Historian Thomas H. Conner has accomplished the authoritative account of the American Battle Monuments Commission (ABMC). Conner’s thorough history underscores how influential the leadership of the 1920s remains in framing the criteria for many institutions and cultural traditions, including the overseas memorialization and provision for the thousands of Americans who went to fight for the liberation of millions of strangers but never returned home. The Commission, constructed by President Harding in 1923, was a diverse collaboration from the outset, including General John J. Pershing, Gold Star mother Josephine L. Cody Bentley, and the remaining five members from state or federal service who had also worn the uniform in the Great War. It remained an adroit team, a devoted family of colleagues, even as the years saw a second wave of barbaric repression descend on the world. The first round of sites (eight cemeteries and eleven memorials) commenced construction in the mid-1920s and saw completion by the twentieth anniversary of that War’s conclusion with the dedication of the Montfaucon memorial by President Roosevelt in 1937.


In those first critical years, President Coolidge, despite tasking General Pershing to a diplomatic assignment in South America for a time, encouraged the continuation of their work, helping them overcome Budget Bureau constraints, and an ongoing assault by Congress on the ABMC’s autonomy. Coolidge’s appointment of three military officers launching the Commission’s Historical Section, made possible an invaluable record of the War through a team of researchers under then-Major Dwight D. Eisenhower, publishing A Guide to the American Battle Fields in Europe ahead of the tenth anniversary of the Armistice in 1927. Pershing ensured this was followed by an updated and revised Guide by Ike in the ten years that followed.




The Commission’s collaboration, under Pershing then Marshall and beyond, even while navigating the political and diplomatic mine fields between Capitol Hill, the White House, and the nations of Europe, is remarkable and attested in the quality and restraint shown in the structures and layout of each site. The minute attention to detail, the exact care of design, the vision for each of the eight cemeteries and eleven memorials, down to the tasteful design of the headstones, the choice of materials, the skill of the architects, and the devotion through the many practical and personal risks of maintaining and preserving each location speaks, especially as the grounds on which they were built became combat zones again in the Second World War.


The challenges of their work, since there was no prior template for anything like it, had to be worked out with sound judgment, aesthetic skill, and a clear sense of proportion to bequeath an honorable, tasteful, and enduring collection of memorials and final resting places for those who liberated those places but in doing so paid all they had to give, never making it home themselves.
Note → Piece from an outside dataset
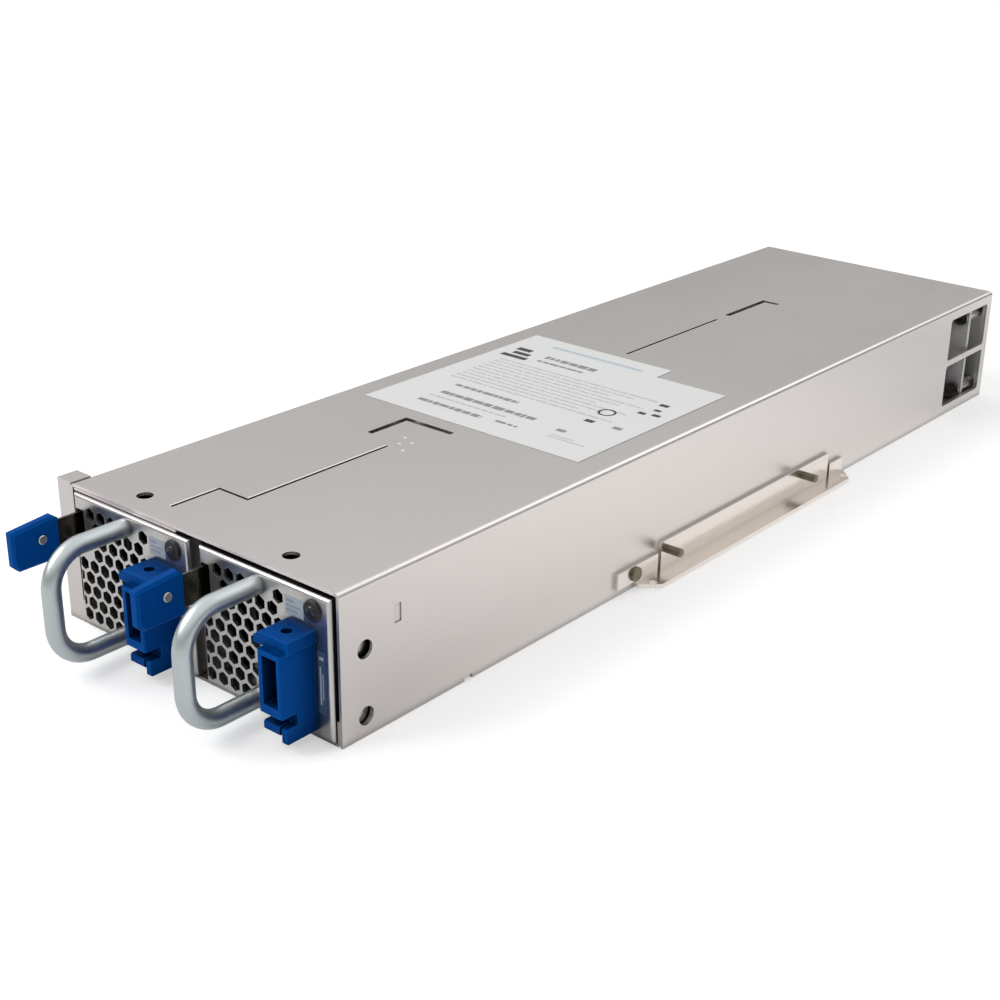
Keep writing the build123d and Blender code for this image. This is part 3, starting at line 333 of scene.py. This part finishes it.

The superlative achievement wrought by the ABMC continues to live in the creation of the Commission’s second generation of cemeteries and memorials in Europe, Africa, and Asia even before the close of hostilities in 1945. They demonstrate a continuity of vision and creative excellence to leave beautiful sites that endure despite the lapse of time.


Keenly aware of the way so many markers, inscriptions, and monuments, distasteful or overdone at the outset do not age well, becoming liabilities, even embarrassments to their original sponsors, and reflecting negatively on America and Americans for generations, the Commission resolved to do better by those who had sacrificed overseas and the families who saw them go. The ABMC’s work, its discrete emphasis on minimalism, its reverence for the living and the dead, its judicious investment of political will, wise diplomacy, and an instinct for magnificent craftsmanship are evident at every site, from Pointe du Hoc to Manila, Tunis to Flanders Field, Meuse-Argonne to Normandy.



As the distance in time from these two seismic conflicts increases, we are reminded to reflect again that each of those markers is a life still in service to great ideals. Spielberg’s 1998 film, Saving Private Ryan, opening and closing at Normandy’s American cemetery, brings this moving truth back to sharp relief. The Niland brothers, Patton, and both Quentin and Theodore Roosevelt, Jr., fallen brothers from both wars, are resting in these cemeteries. The ABMC cemeteries and memorials call upon us, the living, to live worthy of what those many comrades in arms unselfishly leave for us in the hills, fields, and beaches they marched upon and fought for in order to liberate millions an ocean away they would never meet. Conner’s War and Remembrance rescues the story little known and less told behind a small but determined team of Americans and overseas friends who led that initiative to give future generations at home and around the world a simple but powerful reminder that these soldiers, sailors, Marines, and Airmen, known and unknown, continue to answer a call which cannot die: the summons to serve.